A meeting with a former dissident Vladimir Bukovskiy took place in Prague.

It was devoted to the publication of his book “And wind comes back” in the Czech language, Radio Svaboda reports.

Vladimir Bukovskiy is now 70, approximately half of these years he spent in the Soviet Unon and half – in emigration. At the beginning of the 1990-ies the dissident returned to Russia and was a witness at the proceedings at the country’s Constitutional Court on the case CPSU against Eltsin. Preparing to the proceedings Bukovskiy was granted access to the co-called “special folder” from the archive of the president of Russia – secret documents of the Central Committee of the Communist Party of the Soviet Union and the Soviet KGB. Bukovskiy copied and later published some of these documents. He says that among the things that surprised him in the documents was first of all the behavior of Western politicians in the relations with the Communist leadership of the USSR.

“We recently published a document stating that the senator Joe Biden, the current Vice-President of the USA, came to the Soviet Union in 1979 and in a private conversation in the Central Committee said: “Do not pay attention that we organize protests about the issue of dissident, political prisoners – we do that for public. You will say “no” and we will accept that “no”. Such an open hypocrisy of an American senator. Why did he say that? Did he think that the Soviet authorities would like him better for that? No, they despised such things and did not like people without principles. We published this document in the USA, but, of course, it did not have any effect on the results of the elections”, - Vladimir Bukovskiy told.

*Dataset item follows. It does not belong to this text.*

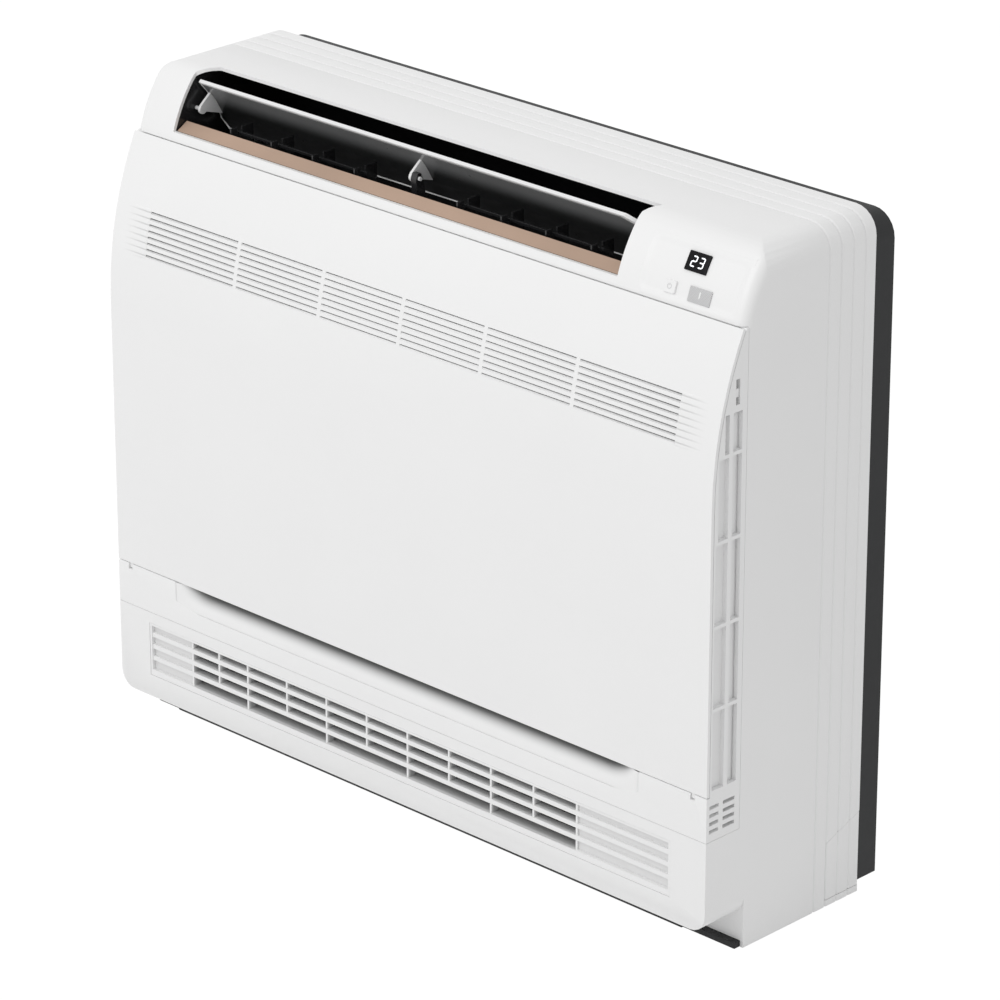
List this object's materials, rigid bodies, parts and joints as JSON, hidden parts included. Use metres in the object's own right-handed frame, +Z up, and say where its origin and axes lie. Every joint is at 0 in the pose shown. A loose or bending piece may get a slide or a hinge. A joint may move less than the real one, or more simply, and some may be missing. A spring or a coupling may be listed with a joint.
{
  "type": "floor console air conditioner",
  "caption": "Slim floor console air conditioner: curved front panel, open top flap over vanes, bottom grille, side air inlets, fan, coil and tray inside a white cabinet.",
  "frame": {"origin": "middle of the base, on the floor", "axes": "+X along the width to the right seen from the front, +Y from the front to the wall, +Z up"},
  "size_m": [0.7, 0.215, 0.6],
  "materials": {
    "white_shell": "fine satin",
    "flap_grey": "satin",
    "duct_black": "satin",
    "filter_grey": "matt",
    "scroll_black": "matt foam",
    "inner_grey": "satin",
    "seal_tan": "matt",
    "display_black": "gloss",
    "receiver_grey": "gloss",
    "plate_dark": "satin",
    "motor_steel": "satin",
    "box_steel": "satin",
    "fin_aluminium": "satin",
    "copper": "satin",
    "nut_brass": "satin",
    "board_green": "satin"
  },
  "bodies": {
    "cabinet": {"air_filter_left": "filter_grey", "air_filter_right": "filter_grey", "back_plate": "plate_dark", "base_plate": "plate_dark", "bell_mouth": "inner_grey", "circuit_board": "board_green", "coil_end_plate_left": "copper", "coil_end_plate_right": "copper", "control_cover": "white_shell", "damper_motor": "motor_steel", "display_board": "board_green", "display_window": "display_black", "drip_tray": "inner_grey", "electrical_box": "box_steel", "electrical_box_cover": "box_steel", "evaporator_fins": "fin_aluminium", "fan_motor": "motor_steel", "fan_scroll": "scroll_black", "flap_hanger": "inner_grey", "flap_motor": "motor_steel", "front_frame": "white_shell", "gas_flare_nut": "nut_brass", "gas_pipe": "copper", "knockout_cover_left": "white_shell", "knockout_cover_right": "white_shell", "liquid_flare_nut": "nut_brass", "liquid_pipe": "copper", "lower_duct": "duct_black", "lower_grille": "white_shell", "main_housing": "white_shell", "outlet_duct": "duct_black", "outlet_seal_strip": "seal_tan", "receiver_window": "receiver_grey", "terminal_block": "white_shell", "vane_motor_left": "motor_steel", "vane_motor_right": "motor_steel"},
    "front_panel": {"front_panel": "white_shell"},
    "outlet_flap": {"outlet_flap": "flap_grey"},
    "fan_wheel": {"fan_wheel": "inner_grey"},
    "bottom_damper": {"bottom_damper": "duct_black"},
    "power_button": {"power_button": "white_shell"},
    "stopper_left": {"panel_stopper_left": "white_shell"},
    "stopper_right": {"panel_stopper_right": "white_shell"},
    "vane_left_1": {"left_vane_1": "duct_black"},
    "vane_left_2": {"left_vane_2": "duct_black"},
    "vane_left_3": {"left_vane_3": "duct_black"},
    "vane_left_4": {"left_vane_4": "duct_black"},
    "link_rod_left": {"left_link_rod": "inner_grey"},
    "vane_right_1": {"right_vane_1": "duct_black"},
    "vane_right_2": {"right_vane_2": "duct_black"},
    "vane_right_3": {"right_vane_3": "duct_black"},
    "vane_right_4": {"right_vane_4": "duct_black"},
    "link_rod_right": {"right_link_rod": "inner_grey"}
  },
  "joints": [
    {"name": "panel_hinge", "type": "hinge", "parent": "cabinet", "child": "front_panel", "pos_m": [0, -0.1045, 0.1475], "axis": [1, 0, 0], "range_deg": [0, 45]},
    {"name": "flap_hinge", "type": "hinge", "parent": "cabinet", "child": "outlet_flap", "pos_m": [0, -0.0435, 0.5645], "axis": [1, 0, 0], "range_deg": [-5, 115]},
    {"name": "fan_spin", "type": "hinge", "parent": "cabinet", "child": "fan_wheel", "pos_m": [-0.0225, 0.0125, 0.316], "axis": [0, 1, 0], "continuous": true},
    {"name": "damper_hinge", "type": "hinge", "parent": "cabinet", "child": "bottom_damper", "pos_m": [0, -0.0455, 0.0735], "axis": [1, 0, 0], "range_deg": [-20, 70]},
    {"name": "button_press", "type": "slide", "parent": "cabinet", "child": "power_button", "axis": [0, 0.9357, -0.3528], "range_m": [0, 0.0008], "stiffness_N_per_m": 300},
    {"name": "stopper_left_slide", "type": "slide", "parent": "cabinet", "child": "stopper_left", "axis": [0, 0, 1], "range_m": [0, 0.008]},
    {"name": "stopper_right_slide", "type": "slide", "parent": "cabinet", "child": "stopper_right", "axis": [0, 0, 1], "range_m": [0, 0.008]},
    {"name": "vane_left_1_swing", "type": "hinge", "parent": "cabinet", "child": "vane_left_1", "pos_m": [-0.25, -0.0325, 0.545], "axis": [0, 0, 1], "range_deg": [-35, 35]},
    {"name": "vane_left_2_swing", "type": "hinge", "parent": "cabinet", "child": "vane_left_2", "pos_m": [-0.2, -0.0325, 0.545], "axis": [0, 0, 1], "range_deg": [-35, 35]},
    {"name": "vane_left_3_swing", "type": "hinge", "parent": "cabinet", "child": "vane_left_3", "pos_m": [-0.15, -0.0325, 0.545], "axis": [0, 0, 1], "range_deg": [-35, 35]},
    {"name": "vane_left_4_swing", "type": "hinge", "parent": "cabinet", "child": "vane_left_4", "pos_m": [-0.1, -0.0325, 0.545], "axis": [0, 0, 1], "range_deg": [-35, 35]},
    {"name": "link_rod_left_pivot", "type": "hinge", "parent": "vane_left_1", "child": "link_rod_left", "pos_m": [-0.25, -0.0445, 0.555], "axis": [0, 0, 1], "range_deg": [-40, 40]},
    {"name": "vane_right_1_swing", "type": "hinge", "parent": "cabinet", "child": "vane_right_1", "pos_m": [0.02, -0.0325, 0.545], "axis": [0, 0, 1], "range_deg": [-35, 35]},
    {"name": "vane_right_2_swing", "type": "hinge", "parent": "cabinet", "child": "vane_right_2", "pos_m": [0.07, -0.0325, 0.545], "axis": [0, 0, 1], "range_deg": [-35, 35]},
    {"name": "vane_right_3_swing", "type": "hinge", "parent": "cabinet", "child": "vane_right_3", "pos_m": [0.12, -0.0325, 0.545], "axis": [0, 0, 1], "range_deg": [-35, 35]},
    {"name": "vane_right_4_swing", "type": "hinge", "parent": "cabinet", "child": "vane_right_4", "pos_m": [0.17, -0.0325, 0.545], "axis": [0, 0, 1], "range_deg": [-35, 35]},
    {"name": "link_rod_right_pivot", "type": "hinge", "parent": "vane_right_1", "child": "link_rod_right", "pos_m": [0.02, -0.0445, 0.555], "axis": [0, 0, 1], "range_deg": [-40, 40]}
  ],
  "couplings": [
    {"joint": "vane_left_2_swing", "follows": "vane_left_1_swing", "ratio": 1},
    {"joint": "vane_left_3_swing", "follows": "vane_left_1_swing", "ratio": 1},
    {"joint": "vane_left_4_swing", "follows": "vane_left_1_swing", "ratio": 1},
    {"joint": "link_rod_left_pivot", "follows": "vane_left_1_swing", "ratio": -1},
    {"joint": "vane_right_2_swing", "follows": "vane_right_1_swing", "ratio": 1},
    {"joint": "vane_right_3_swing", "follows": "vane_right_1_swing", "ratio": 1},
    {"joint": "vane_right_4_swing", "follows": "vane_right_1_swing", "ratio": 1},
    {"joint": "link_rod_right_pivot", "follows": "vane_right_1_swing", "ratio": -1}
  ]
}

The former dissident explained that his decision to leave post-Soviet Russia was mainly influenced by the refusal of the then Russian president Boris Eltsin to take the Communist Party to court – something like a Nuremberg process against the leadership of the Nazi Germany. Without such a trial the people, responsible for the crimes committed during the existence of the USSR, remained in power and received an opportunity to control Russian business.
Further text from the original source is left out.